I think, therefore, that it is morally right to look at those who have less and those who are of groups that have been subjected to mistreatment in the past with sympathy. It is morally right to ask what we can do now to help those that struggle and want opportunity regardless of where they come from.
We humans owe each other that. We that have been fortunate to not have the same struggles owe each other that.
But this doesn't answer the question of how we try to fix the issue, of how we try to help. There are multiple correct ways to do this in my opinion, but having the government involved, particularly the coercive power of the government, subjects us all to a moral hazard.
I don't think there's a way to do this fairly if you try to get the government to take from one and give to another.
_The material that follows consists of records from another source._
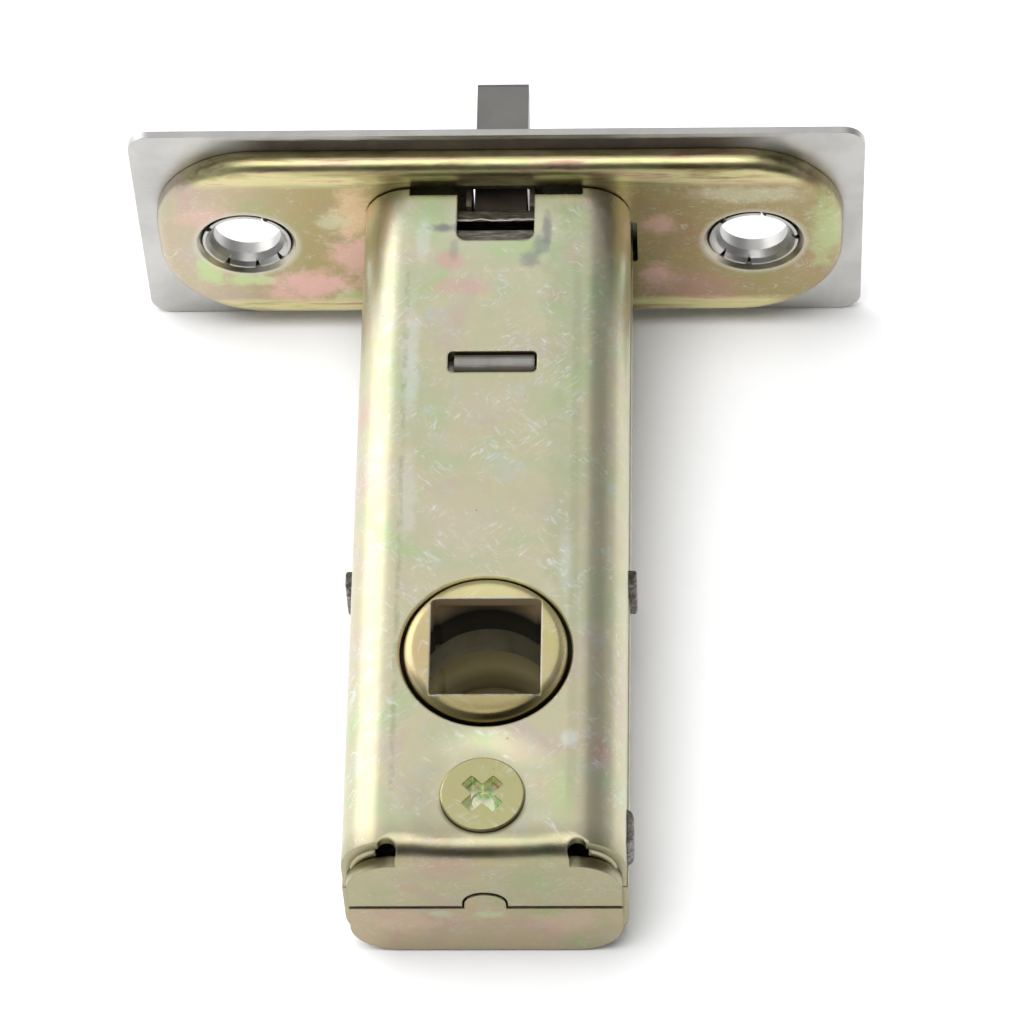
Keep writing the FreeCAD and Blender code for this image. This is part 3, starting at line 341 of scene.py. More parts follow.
def rolled_rim(s, tint):
    """Streaks of brown, green and rose drawn along the plate's roll, and painted light on the hole
    rims.
    """
    streaks = s.noise(1.0 * MM, 4.0, 0.6, 0.4, s.stretched((9.0, 1.0, 1.0)))
    colors = s.ramp(streaks, ROLL_STREAKS)
    _, _, height = s.axes()
    tint = s.mix(s.band(height, *ROLL_HEIGHT, 0.85), tint, colors)
    # Painted light: a pale ring round each hole's rim
    for side in (-1.0, 1.0):
        ring = s.distance((side * HOLE_ASIDE, 0.0, 0.0), (1.0, 0.0, 1.0))
        painted_rim = s.all_of(s.band(ring, 3.3 * MM, 3.6 * MM), s.below(ring, 4.0 * MM, 4.6 * MM, 0.55))
        tint = s.mix(painted_rim, tint, HOLE_RIM_PAINTED_LIGHT)
    return tint


def painted_crease_shade(s, tint, clouds):
    """Painted shade: a ragged dark line along the shell's left crease and a broad soft one along its
    right.
    """
    across = s.along("X", 0.0, 1.0)
    ragged = s.band(s.noise(0.6 * MM, 4.0, 0.7), *NOISE_SPAN, 0.07 * MM, -0.07 * MM)
    off = s.math("ABSOLUTE", s.math("ADD", s.math("ADD", across, ragged), CREASE))
    left = s.all_of(s.below(off, 0.05 * MM, 0.30 * MM, 0.8), s.band(clouds, 0.40, 0.60))
    off = s.math("ABSOLUTE", s.math("SUBTRACT", across, CREASE - 0.25 * MM))
    right = s.below(off, 0.10 * MM, 0.55 * MM, 0.5)
    between_ends = s.below(s.axes(CASE_MIDDLE)[1], *CREASE_ENDS)
    crease = s.all_of(s.math("MAXIMUM", left, right), between_ends)
    return s.mix(s.math("MULTIPLY", crease, 0.50), tint, CREASE_PAINTED_SHADE)


def screw_painted_shadow(s, tint):
    """Painted shadow in the gap under the near half of the screw's head."""
    from_screw = s.distance(SCREW, (1.0, 1.0, 0.0))
    painted_rim = s.all_of(
        s.band(from_screw, 2.95 * MM, 3.10 * MM),
        s.below(from_screw, 3.15 * MM, 3.55 * MM, 0.75),
        s.band(s.along("Y", SCREW.y, SCREW.y - 2.0 * MM), 0.0, 1.0),
        s.band(s.along("Z", 0.0, CASE_TOP), 0.8, 0.9),
    )
    return s.mix(painted_rim, tint, SCREW_PAINTED_SHADOW)


def drawn_down(s, normal):
    """The sheet drawn down round the screw."""
    dish = s.band(s.distance(SCREW), 2.8 * MM, 6.4 * MM)
    return s.bump(dish, 0.35 * MM, normal)


def yellow_zinc(name, seed, painted_light, patches, pinkness=0.0, gold=0.0, scratched=1.0, shell=False):
    """Yellow zinc with painted light and shade along the shell or across the plate, as the given stops
    say.
    """
    s = Shader(name)
    tint, clouds = zinc_tint(s, seed, pinkness, gold)
    way = s.along("Y", 0.0, -CASE_END) if shell else s.along("X", -FACE_HALF, FACE_HALF)
    # Painted light and shade: the plating made lighter or darker along the shell or across the plate
    tint = s.mix(1.0, tint, s.ramp(way, painted_light), "MULTIPLY")
    for color, centre, size, strength in patches:
        spot = s.math("MULTIPLY", s.patch(centre, size), strength)
        tint = s.mix(spot, tint, color)
    if shell:
        scratched = s.band(way, 0.95, 0.99, 0.30 * scratched, scratched)
    tint, marks = zinc_wear(s, tint, seed, scratched)
    if shell:
        normal = drawn_down(s, zinc_normal(s, SHELL_EDGE))
        # Painted shade along the creases and under the screw's head
        tint = screw_painted_shadow(s, painted_crease_shade(s, tint, clouds))
    else:
        normal = zinc_normal(s, PLATE_EDGE)
        # Streaks along the roll and painted light on the hole rims
        tint = rolled_rim(s, tint)
    rough = s.math("ADD", s.band(clouds, *NOISE_SPAN, 0.36, 0.29), s.math("MULTIPLY", marks, 0.12))
    return s.finish(tint, rough, normal)


# Which part of the noise the hub's plating takes
HUB_SEED = 2.5

# Painted light and shade on the dome: lighter on its far side, darker on its near side
HUB_PAINTED_LIGHT = (
    (0.05, (1.28, 1.30, 1.24)),
    (0.25, (1.04, 0.98, 0.94)),
    (0.70, (0.98, 0.92, 0.92)),
    (0.95, (0.62, 0.58, 0.50)),
)

# Painted shade and light inside each cup, from its middle to its top
UPPER_CUP_PAINTED_SHADE = (
    (0.28, (0.055, 0.048, 0.030)),
    (0.54, (0.030, 0.026, 0.016)),
    (0.66, (0.340, 0.280, 0.190)),
    (0.84, (0.660, 0.520, 0.310)),
)
LOWER_CUP_PAINTED_SHADE = (
    (0.05, (0.52, 0.46, 0.24)),
    (0.45, (0.66, 0.58, 0.30)),
    (0.75, (0.34, 0.29, 0.15)),
)

# Half widths, radii and heights in a cup between which one finish gives way to the next
SOCKET_WALL = (4.16 * MM, 4.20 * MM)
SOCKET_BURR = (4.22 * MM, 4.30 * MM)
SOCKET_TOP = (8.02 * MM, 8.14 * MM)
SOCKET_BURR_FOOT = (8.00 * MM, 8.10 * MM)
BORE_WALL = (5.54 * MM, 5.60 * MM)
BORE_TOP = (7.22 * MM, 7.30 * MM)
GAP_RADIUS = (6.10 * MM, 6.18 * MM)
GAP_TOP = (6.95 * MM, 7.20 * MM)
DOME_RADIUS = 6.2 * MM
DOME_ROLL = (4.9 * MM, 5.6 * MM)
DOME_TOP = 8.2 * MM


def hub_cup(name, cup_painted_shade):
    """Golden zinc with painted shade inside the cup and in the gap round it, painted light and shade
    across the dome, bare along the socket's edge.
    """
    s = Shader(name)
    tint, clouds = zinc_tint(s, HUB_SEED, 0.02, 0.45)
    tint = s.mix(1.0, tint, (0.98, 0.96, 0.80), "MULTIPLY")
    tint, _ = zinc_wear(s, tint, HUB_SEED, 0.8)
    x, y, z = s.axes(HUB)
    bared = s.band(s.noise(0.8 * MM, 3.0, 0.6, 0.5), 0.35, 0.60, 0.9)
    radius = s.math("SQRT", s.math("ADD", s.math("MULTIPLY", x, x), s.math("MULTIPLY", y, y)))
    square = s.math("MAXIMUM", x, y)
    in_socket = s.all_of(s.below(square, *SOCKET_WALL), s.below(z, *SOCKET_TOP))
    in_bore = s.all_of(s.below(radius, *BORE_WALL), s.below(z, *BORE_TOP))
    inside = s.math("MAXIMUM", in_socket, in_bore)
    in_gap = s.all_of(s.band(radius, *GAP_RADIUS), s.below(z, *GAP_TOP))
    # Painted shade and light inside the cup, by height
    depth_painted_shade = s.ramp(s.band(z, 0.0, DOME_TOP), cup_painted_shade)
    way = s.along("Y", HUB.y + DOME_RADIUS, HUB.y - DOME_RADIUS)
    # Painted light and shade across the dome
    tint = s.mix(1.0, tint, s.ramp(way, HUB_PAINTED_LIGHT), "MULTIPLY")
    # Painted shade on the near foot of the dome
    dome_foot_shade = s.all_of(s.band(radius, *DOME_ROLL), s.band(way, 0.70, 1.0))
    tint = s.mix(s.math("MULTIPLY", dome_foot_shade, 0.85), tint, DOME_PAINTED_SHADE)
    tint = s.mix(inside, tint, depth_painted_shade)
    # Painted shade: near black in the gap round the dome
    tint = s.mix(in_gap, tint, GAP_PAINTED_SHADE)
    edge_line = s.all_of(s.below(square, *SOCKET_BURR), s.band(z, *SOCKET_BURR_FOOT))
    tint = s.mix(s.math("MULTIPLY", edge_line, bared), tint, BARED)
    rough = s.math("ADD", s.band(clouds, *NOISE_SPAN, 0.34, 0.27), s.math("MULTIPLY", inside, 0.5))
    metal = s.math("SUBTRACT", 1.0, s.math("MULTIPLY", inside, 0.8))
    return s.finish(tint, rough, zinc_normal(s, SHELL_EDGE), metal)


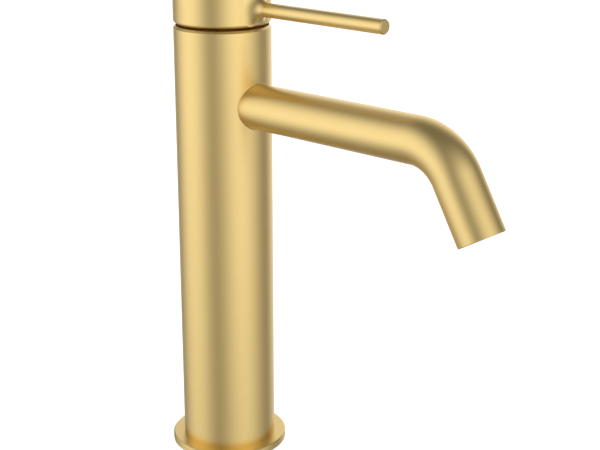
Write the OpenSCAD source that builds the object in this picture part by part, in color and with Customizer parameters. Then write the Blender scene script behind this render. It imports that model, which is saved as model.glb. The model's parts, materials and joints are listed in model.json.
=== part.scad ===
// Deck-mounted single-lever basin mixer with a tall round column and a bent round spout.
// Origin: centre of the base, on the deck surface. +Z up, spout and lever towards -Y, hot side -X.

/* [Column] */
// Outer diameter of the column and of the cap on top of it
body_d = 45; // [42:1:60]
// Wall of the column tube
body_wall = 1.5; // [1.2:0.1:2]
// Height of the column's top edge above the deck
body_top = 207.85; // [190:1:300]
// Chamfer on the column's top edge
body_chamfer = 1; // [0.4:0.1:1.4]

/* [Base] */
// How far the base flange stands out past the column
flange_lip = 5.6; // [4:0.2:10]
// Thickness of the base flange
flange_t = 3.6; // [3:0.2:6]
// Chamfer on the flange's top edge
flange_chamfer = 0.5; // [0.2:0.1:1]
// Bore of the flange
flange_bore = 34; // [32:0.5:36]
// Height of the brass inlet block above the flange
block_h = 20.4; // [18:0.2:30]
// Distance of each water inlet from the middle
inlet_x = 7.5; // [7:0.1:9]
// Distance of both water inlets behind the middle
inlet_y = 4.5; // [3:0.1:5]
// Minor diameter of the M10x1 inlet threads
inlet_d = 9; // [8.8:0.1:9.2]
// Depth of the inlet threads
inlet_depth = 12; // [8:0.5:14]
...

Doing so cannot come without in some way harming either the innocent, taking more than someone benefitted (even if you grant that someone now can benefit from the past, not something that is a given in my book), or giving to someone more than they lost (again if you grant that someone now lost from the past).
Our government should mainly be about making the playing field level. There is a place for them to get involved in setting a tone of course, but I see that more as encouraging (not compelling) us to do what we know is right: help our fellow humans to be all that they decide they want to be.
We cannot change the past. We should learn it. We should learn from it. In terms of solving problems, we should focus on those that start where we are now. We should be focused on those that are living and what we can do to remove roadblocks to success either those that are from the outside or those that are self-imposed.